JOHN Swinney has indicated Scotland might not follow George Osborne's controversial move to end automatic annual pay rises for the thousands of public-sector workers.
The Finance Secretary hinted at the move to protect the living standards of Scotland's 570,000 civil servants, teachers, nurses, prison officers and police officers.
Such a move would reflect the SNP Government's strategy of putting as much clear political water between it and Westminster as possible in the run-up to the September 2014 independence referendum. But it would come an as yet unknown cost to the taxpayer north of the Border.
The Chancellor set himself on a collision course with millions of public-sector workers across Britain by planning to cut another 144,000 jobs in 2015/16, in a continuing clampdown on pay with a below-inflation 1% wage rise and a move to end automatic annual pay rises.
In his Commons statement on his spending review yesterday, Mr Osborne said continuing austerity would see another £11.5 billion shaved off UK Government spending for the 2015 election year. He targeted the so-called "progression pay" of many public workers who saw their pay rise year on year regardless of performance. The armed forces would be exempt.
It comes at a time when many workers in the private sector have suffered years of pay freezes or even cuts.
Asked if he would follow suit in his September spending statement, Mr Swinney adopted a different tone, saying: "We'll set out our approach to public sector pay in the budget as we always do but when you are undergoing a process of public-sector reform it's important to take your employees with you."
Later, Holyrood sources made clear ending automatic pay rises for public sector workers was "not our agenda but what we can do on this obviously depends on the numbers".
Trade unions branded the Coalition's move to end automatic pay "nasty", "deeply unfair" and "scapegoating" public sector workers.
In his spending review for 2015/16, Mr Osborne announced:
l a new welfare cap to include a range of benefits but not the state pension;
l stripping expatriate pensioners in warm countries of the right to claim winter fuel payments;
l new rules on benefits such as a seven-day wait before claiming and producing a CV;
l ensuring 100,000 non-English speaking claimants take up language lessons with the state picking up the £100 million annual bill.

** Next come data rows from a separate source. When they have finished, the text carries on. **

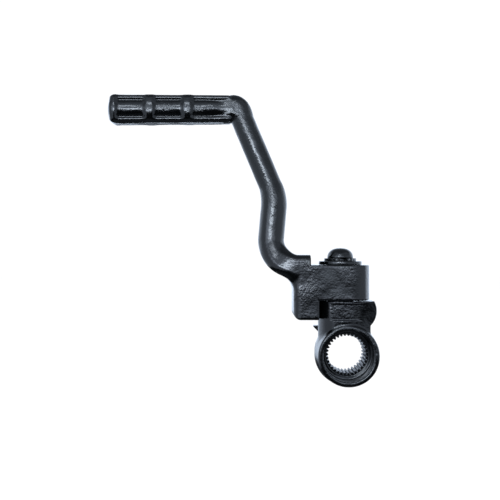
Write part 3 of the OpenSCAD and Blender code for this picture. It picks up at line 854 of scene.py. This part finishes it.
# Each part of the room is a product of smooth steps over the way the ray goes: what is looked at,
# where the step starts and stops, and the values it runs between.
ROOM = {
    "cove behind": (
        (north, -0.05, 0.45, 0, 1.05),
        (up, 0.42, 0.68, 1, 0),
        (up, -0.22, -0.02, 0.05, 1),
    ),
    "ceiling": ((up, 0.5, 0.62, 0, 0.5), (up, 0.8, 0.92, 1, 0), (north, -0.2, 0.1, 1, 0)),
    "ground below": ((up, -0.95, -0.6, 0.2, 0), (north, 0, 0.4, 1, 0.2)),
    "front": ((north, -0.97, -0.75, 0.5, 0.95), (up, 0.25, 0.7, 1, 0.3), (level, *LEVEL_EDGE)),
    "glow in front": (
        (to_glow, 0.66, 0.99, 0, 4.4),
        (up, -0.05, 0.08, 0.12, 1),
        (up, 0.1, 0.3, 1, 0.3),
        (level, *LEVEL_EDGE),
    ),
}
room = ROOM_DARK
for steps in ROOM.values():
    light = 1.0
    for value, start, stop, low, high in steps:
        ends = {0: value, 1: start, 2: stop, 3: low, 4: high}
        step = add(tree, "ShaderNodeMapRange", ends, interpolation_type="SMOOTHSTEP")
        light = add(tree, "ShaderNodeMath", {0: light, 1: step}, operation="MULTIPLY")
    room = add(tree, "ShaderNodeMath", {0: room, 1: light}, operation="ADD")

# the camera and matt surfaces see plain white, and glossy ones mirror the room, slightly blue
mirrored = add(tree, "ShaderNodeLightPath", out="Is Glossy Ray")
strength = {0: mirrored, 2: PLAIN_WHITE, 3: room}
strength = add(tree, "ShaderNodeMix", strength, data_type="FLOAT")
tint = {0: mirrored, 6: (1, 1, 1, 1), 7: srgb("#dcebff")}
tint = add(tree, "ShaderNodeMix", tint, out=2, data_type="RGBA")
tree.links.new(strength, tree.nodes["Background"].inputs["Strength"])
tree.links.new(tint, tree.nodes["Background"].inputs["Color"])


def softbox(name, azimuth, elevation, width, height, radiance):
    """A soft lamp, its place and size given as angles in degrees seen from the part.

    It stands d = LAMP_FAR off, its sides are 2 d tan(angle / 2), and its power is
    radiance * pi * area.
    """
    centre = np.array(OBJECT_MIDDLE) * MM
    far = LAMP_FAR * MM
    place = centre + far * direction(azimuth, elevation)
    lamp = bpy.data.lights.new(name, "AREA")
    lamp.shape = "RECTANGLE"
    lamp.size, lamp.size_y = 2 * far * np.tan(np.radians([width, height]) / 2)
    lamp.energy = radiance * np.pi * lamp.size * lamp.size_y
    lamp.color = srgb("#e6f2ff")[:3]
    holder = bpy.data.objects.new(name, lamp)
    holder.location = place
    holder.rotation_euler = Vector(centre - place).to_track_quat("-Z", "Y").to_euler()
    scene.collection.objects.link(holder)


softbox("upper_box", -8, 29, 20, 6, 11)
softbox("lower_box", -11, 6.2, 25, 5.6, 17)

# pale_floor_paint: a flat white with no sheen; the paint's gloss doesn't show it
floor_mesh = bpy.data.meshes.new("floor")
corners = [(FLOOR_X[i], FLOOR_Y[j], FLOOR_Z) for i, j in ((0, 0), (1, 0), (1, 1), (0, 1))]
floor_mesh.from_pydata((np.array(corners) * MM).tolist(), [], [(0, 1, 2, 3)])
floor = link("floor", floor_mesh, surface("pale_floor_paint", "#ffffff", 0.0, 0.9)[0])
floor.visible_glossy = False
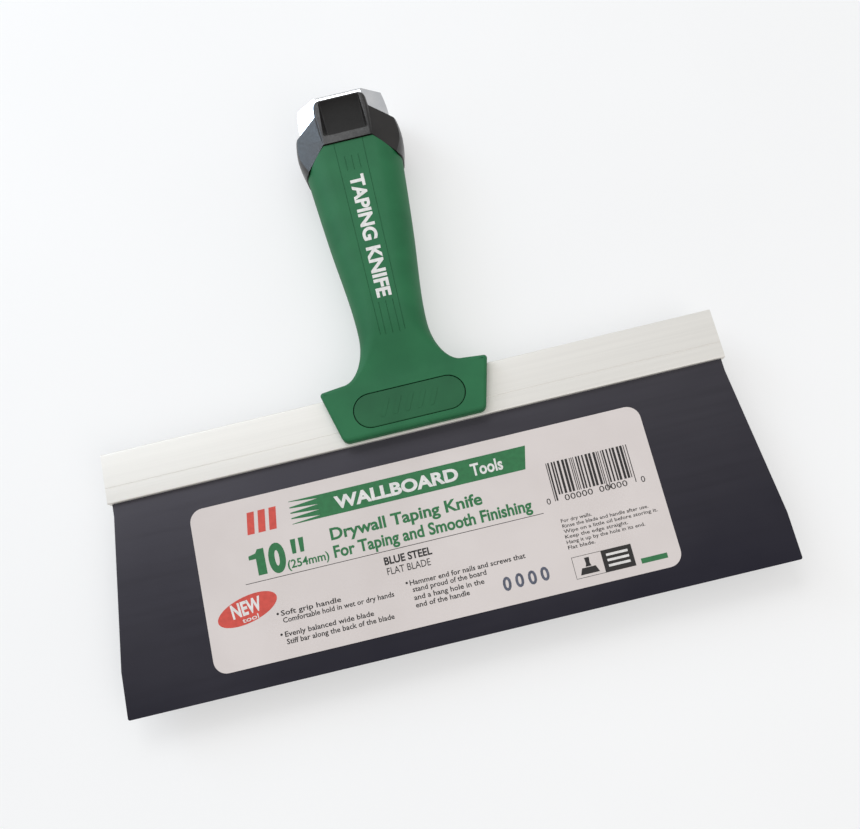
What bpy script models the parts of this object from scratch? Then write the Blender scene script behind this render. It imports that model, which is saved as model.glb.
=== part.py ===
"""Drywall taping knife: blue-steel blade in an aluminium backing, riveted soft-grip handle with a tang,
and a plastic end collar that holds a hang hole and a metal hammer cap.

Metres. The knife lies on its back: +X along the working edge, +Y from the edge to the hammer cap, +Z up
out of the front face. Inside the functions y = 0 is the working edge and z = 0 the blade's middle plane;
an empty named knife then carries everything to the origin under the middle of the object."""

import math

import bmesh
import bpy
from mathutils import Matrix, Vector

# Blade
BLADE_WIDTH = 0.254
BLADE_THICKNESS = 0.0005
KNEE_Y = 0.0177  # the sides run square to the working edge up to here
TAB_DROP = 0.005  # square stretch under the backing
TAB_INSET = 0.0012  # from the backing's ends
BLADE_CORNER = 0.0008

# Backing channel
BACKING_LENGTH = 0.2452
BACKING_Y = 0.0805
BACKING_HEIGHT = 0.0202
BACKING_THICKNESS = 0.0042
BACKING_EDGE = 0.0009
BACKING_WEB = 0.0021  # solid back of the channel, over the blade's slot

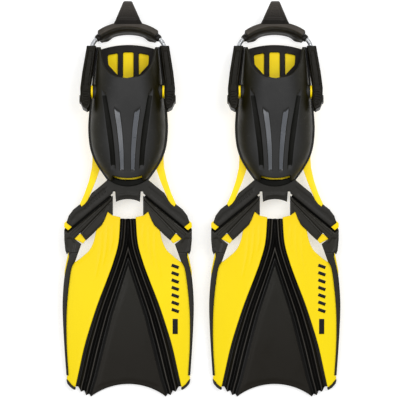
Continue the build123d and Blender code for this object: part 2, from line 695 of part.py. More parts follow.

The Chancellor claimed the UK was "moving out of intensive care and from rescue to recovery".
His spending plans for 2015/16, which saw some departments face another 10% cut in their budgets, only spared schools and the NHS in England, overseas aid and the intelligence services. Mr Osborne insisted they were based on the principles of "reform, growth and fairness" and would ensure the wealthiest fifth of society bore the biggest burden.
Ed Balls, Labour Shadow Chancellor, said the new round of cuts represented a "comprehensive failure" of the Coalition's economic strategy, saying: "This out-of-touch Chancellor has failed on living standards, growth and the deficit, and families and businesses are paying the price for his failure."
In Scotland, the 2015/16 settlement will mean SNP ministers will have access to increased capital spending of around £300m but will lose £400m from their current spending budget as part of the £11.5bn savings.
Michael Moore, the Scottish Secretary, said the extra capital spending power was positive news for Holyrood and urged it to "now use it to invest in Scotland and help the economy grow".
Liz Cameron, of the Scottish Chambers of Commerce, said delivery of capital spending on connectivity and housing is likely to remain a "challenge."
Today, Danny Alexander, Chief Secretary to the Treasury, will unveil £100bn worth of specific infrastructure plans, expected to include new roads, railways and energy projects.